The Bell Inn - A Flatcappers Freehouse

The Bell & Rode's spooky past...

The Bell Inn was built early in the 19th Century and served the busy coach routes between Frome and Trowbridge and beyond to Chippenham and Bath. As with many inns of the period it served as a local community centre and even court house on some occasions.

Rode itself has a longer history with its first record in the Domesday Book of 1086 when it was known as Road and only in recent history has it been named Rode.

The village was well known for production and dying of cloth and at its peak Rode had four or five mills. Possibly the greatest single moment in the milling industry of Rode was during the 18th century when a consortium of Rode mills won a competition to make Queen Charlotte's dress. In winning the prize it is said that the village invented the dye Royal Blue.

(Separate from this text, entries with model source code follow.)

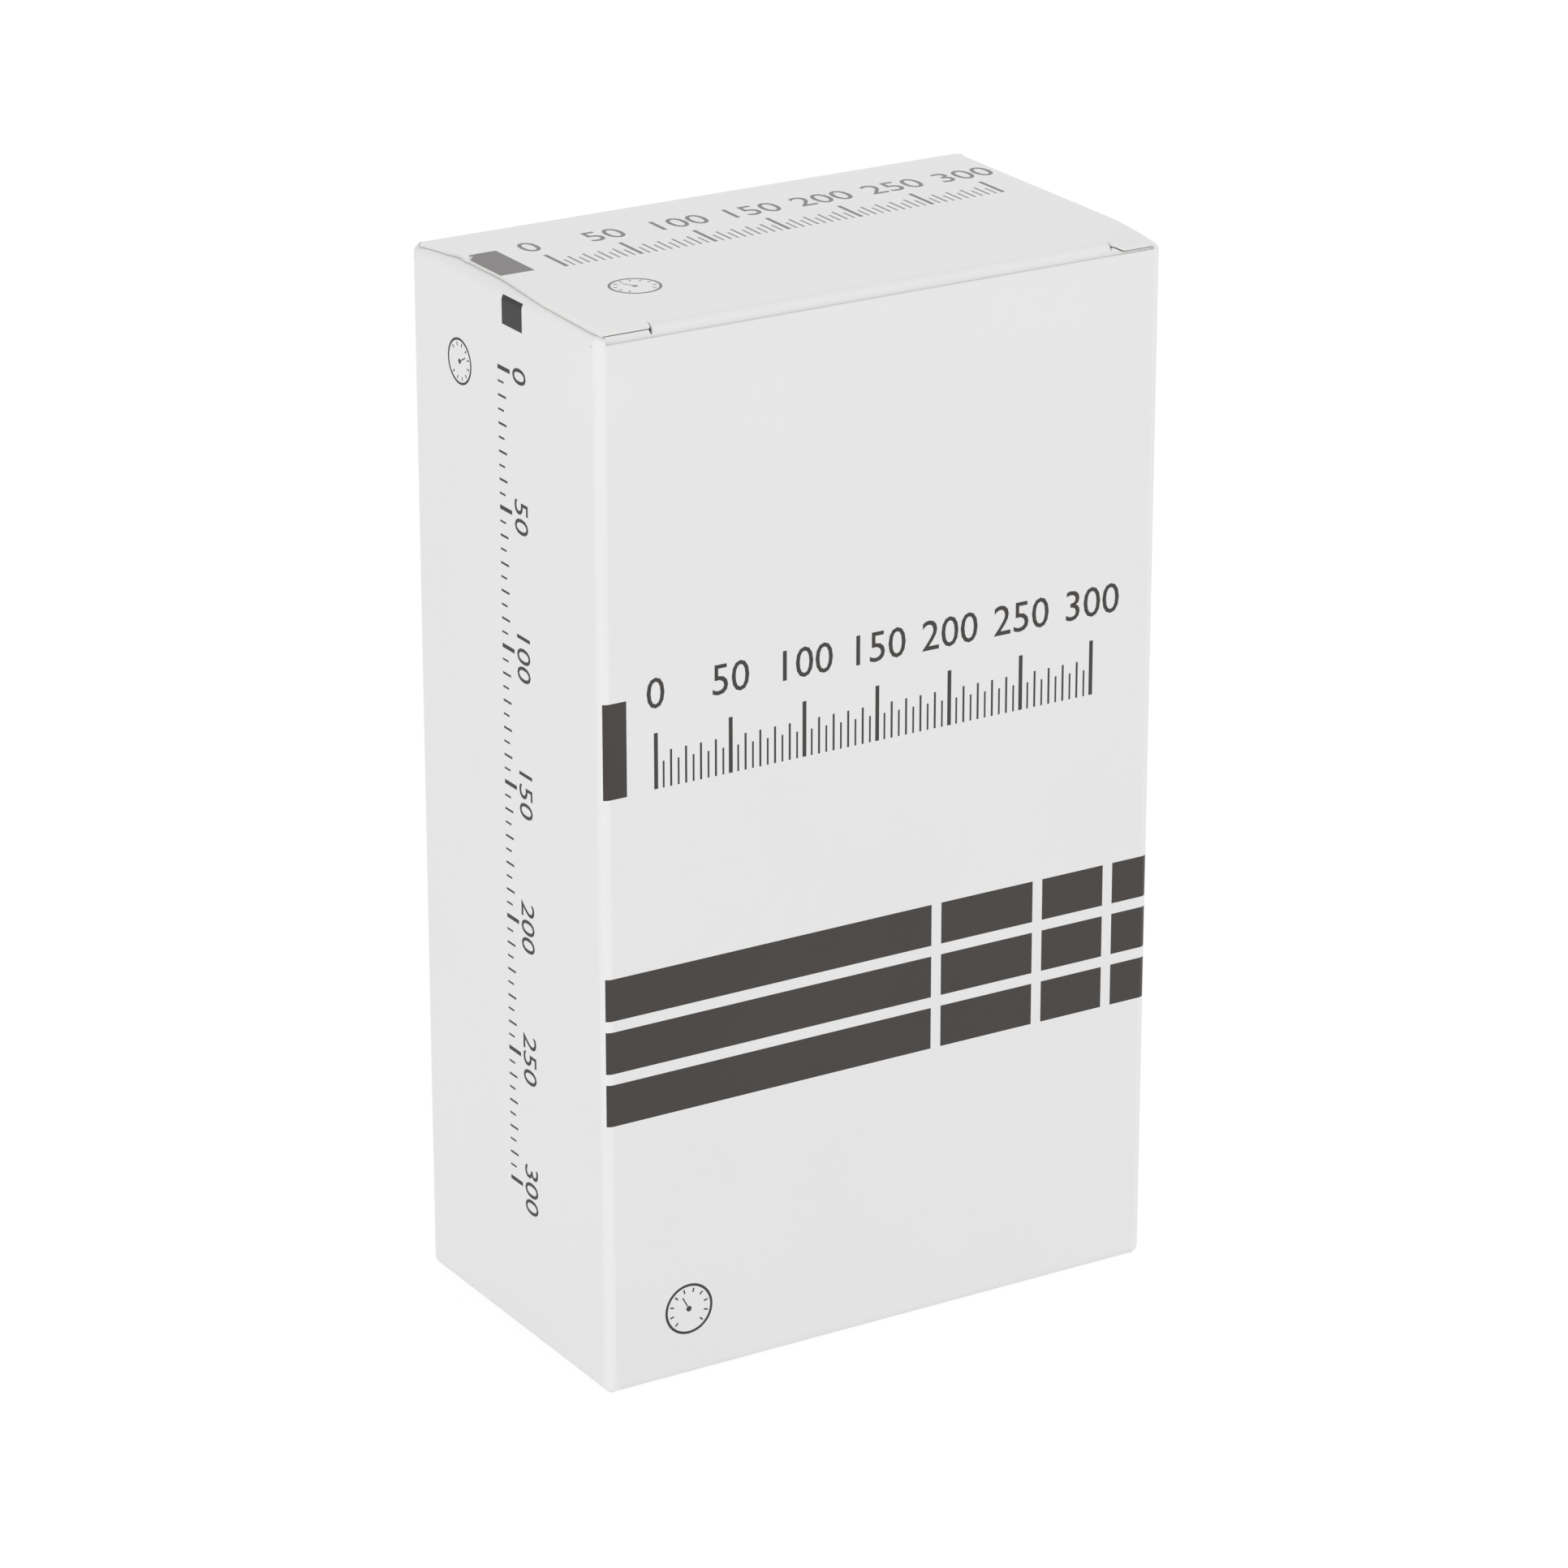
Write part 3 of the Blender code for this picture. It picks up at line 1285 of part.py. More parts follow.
def build():
    clear_scene()
    board = paint("white_board", (0.80, 0.80, 0.80), 0.45)
    make_sleeve(board)
    make_lid(board)
    make_dust_flap("dust_flap_left", -1, board)
    make_dust_flap("dust_flap_right", 1, board)
    make_bottom(board)
    cloth = paint("navy_nylon", (0.020, 0.030, 0.075), 0.75)
    lining = paint("grey_nylon", (0.10, 0.11, 0.14), 0.80)
    rubber = paint("black_rubber", (0.016, 0.016, 0.017), 0.60)
    pile = paint("grey_pile", (0.06, 0.065, 0.075), 0.95)
    chrome = paint("chrome", (0.62, 0.62, 0.63), 0.12, 1.0)
    brass = paint("brass", (0.55, 0.40, 0.16), 0.30, 1.0)
    enamel = paint("black_enamel", (0.02, 0.02, 0.022), 0.35)
    glass = paint("clear_lens", (0.80, 0.83, 0.84), 0.05)
    make_cuff(cloth, lining, rubber, pile)
    make_port("bladder_port_front", ROLL_TURNS - PORT_TURNS_BACK, rubber)
    make_port("bladder_port_side", ROLL_TURNS - PORT_TURNS_BACK + PORT_TURNS_APART, rubber)
    make_case(enamel, chrome, glass, rubber)
    make_clip(chrome)
    make_capsule(brass, chrome)
    make_sector(brass)
    make_pointer(chrome, enamel, brass)
    make_plates(brass)
    make_rocker(chrome)
    make_stem(chrome)
    make_bulb(rubber)
    make_intake(chrome)
    make_release_valve(chrome, rubber)
    make_hoses(rubber)


build()
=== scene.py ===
"""Looks of the boxed aneroid blood pressure kit.

A white folded carton with charcoal print holds a rolled cuff on end, a dial gauge on top of it, a
squeeze bulb with its valves, and two hoses. Metres, +Z up, the wide front panel facing -Y.
"""

import math

import bmesh
import bpy
import numpy as np
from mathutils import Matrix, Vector


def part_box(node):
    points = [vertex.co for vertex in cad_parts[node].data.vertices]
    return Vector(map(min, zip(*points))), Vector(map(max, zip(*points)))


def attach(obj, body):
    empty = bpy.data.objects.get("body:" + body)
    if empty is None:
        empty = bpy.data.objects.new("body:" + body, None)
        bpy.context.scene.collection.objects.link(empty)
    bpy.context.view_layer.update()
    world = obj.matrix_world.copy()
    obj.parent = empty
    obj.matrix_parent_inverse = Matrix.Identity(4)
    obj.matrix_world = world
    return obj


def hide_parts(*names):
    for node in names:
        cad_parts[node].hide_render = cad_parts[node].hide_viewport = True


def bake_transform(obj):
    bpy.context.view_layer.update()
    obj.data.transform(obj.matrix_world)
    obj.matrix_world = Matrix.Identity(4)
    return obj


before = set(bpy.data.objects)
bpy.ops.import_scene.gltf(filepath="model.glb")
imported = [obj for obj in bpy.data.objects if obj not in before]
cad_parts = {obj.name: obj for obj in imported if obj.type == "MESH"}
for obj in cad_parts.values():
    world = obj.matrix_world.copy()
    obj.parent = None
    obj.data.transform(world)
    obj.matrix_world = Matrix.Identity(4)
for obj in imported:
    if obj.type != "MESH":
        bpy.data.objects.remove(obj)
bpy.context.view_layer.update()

# Carton sizes. HAIR is a step just wide enough to keep two lines apart
HALF_WIDTH, HALF_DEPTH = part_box("carton_sleeve")[1][:2]
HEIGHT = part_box("lid_panel")[1][2]
WIDTH, DEPTH = 2 * HALF_WIDTH, 2 * HALF_DEPTH
HAIR = 0.0001
BOARD, GAP, FOLD, LEAD = 0.0006, 0.0003, 0.0018, 0.0004
LAP, LAP_MARGIN, LAP_SET = 0.0140, 0.0040, BOARD + GAP
FRONT_EDGE_DROP, EDGE_ROWS = 0.0024, 0.0038
FOLD_STEPS, PANEL_STEPS, EDGE_STEPS, LEVEL_STEPS = 13, 26, 12, 38
BOW = SAG = 0.00016

# Lid, with a notch at each end of its front fold and its right front corner pressed down, and the
# flap that tucks in
SIDE_PLAY = 0.0015
LID_HALF = HALF_WIDTH - SIDE_PLAY
SLIT = 0.0095
LID_EDGE = LID_HALF - SLIT
LEFT_NOTCH, RIGHT_NOTCH = 0.0008, 0.0003
LID_FRONT = (LEFT_NOTCH - LID_EDGE, LID_EDGE - RIGHT_NOTCH)
EAR_STEPS, LID_STEPS, LID_ROWS = 17, 49, 57
LID_FOLD_EAR = 0.0008
DROOP, DROOP_WIDTH, DROOP_START, DROOP_LENGTH = 0.0012, 0.0032, 0.018, 0.016
TEAR, TEAR_PEAK, TEAR_PLACE, TEAR_WIDTH = 0.00006, 0.00040, 0.0215, 0.0035
TUCK_FACE = HALF_DEPTH - BOARD - 0.00006
TUCK_HALF = HALF_WIDTH - FOLD - HAIR
TUCK_FOLD, TUCK_STRAIGHT, TUCK_LEAN = 0.0015, 0.0008, math.radians(9.0)
TUCK_LENGTH, TUCK_TAPER, TUCK_CORNER = 0.0140, 0.0060, 0.0040
SHOULDER_RISE, SHOULDER_OUT, SHOULDER_DEPTH = 0.00105, 0.00026, 0.0016
SHOULDER_END, TUCK_END = 0.0012, 0.0010

# Places from the lid's front to its back, and how far in from the carton's side its left edge
# lies there, in millimetres
LID_SET_IN = np.array([(-35, -30, -12, 6, 22.5, 32.8), (0.9, 0.9, 1.5, 3.4, 3.4, 1)]) / 1000

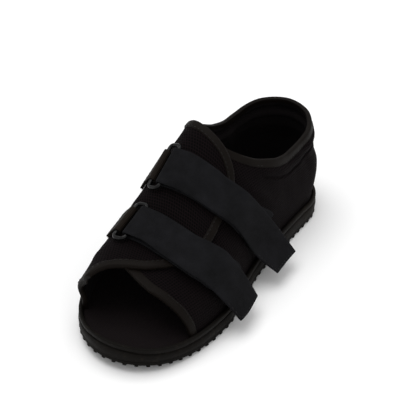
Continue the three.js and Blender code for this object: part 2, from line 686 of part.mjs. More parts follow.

Records of the village also show a number of witchcraft cases with trial by water inflicted on local women and the notoriety of Rode was further enhanced in June 1860 when the village was the scene of one of the most infamous murders of the 19th century when Constance Kent was arrested for the murder of her 4-year-old half-brother at Road Hill House (now Langham House).

The murder case took the Victorian world by storm, and inspired Charles Dickens and Arthur Conan Doyle, among others to pen murder mysteries. The book The Suspicions of Mr. Whicher or Murder at Road Hill House is a bestselling book and is set for TV adaptation.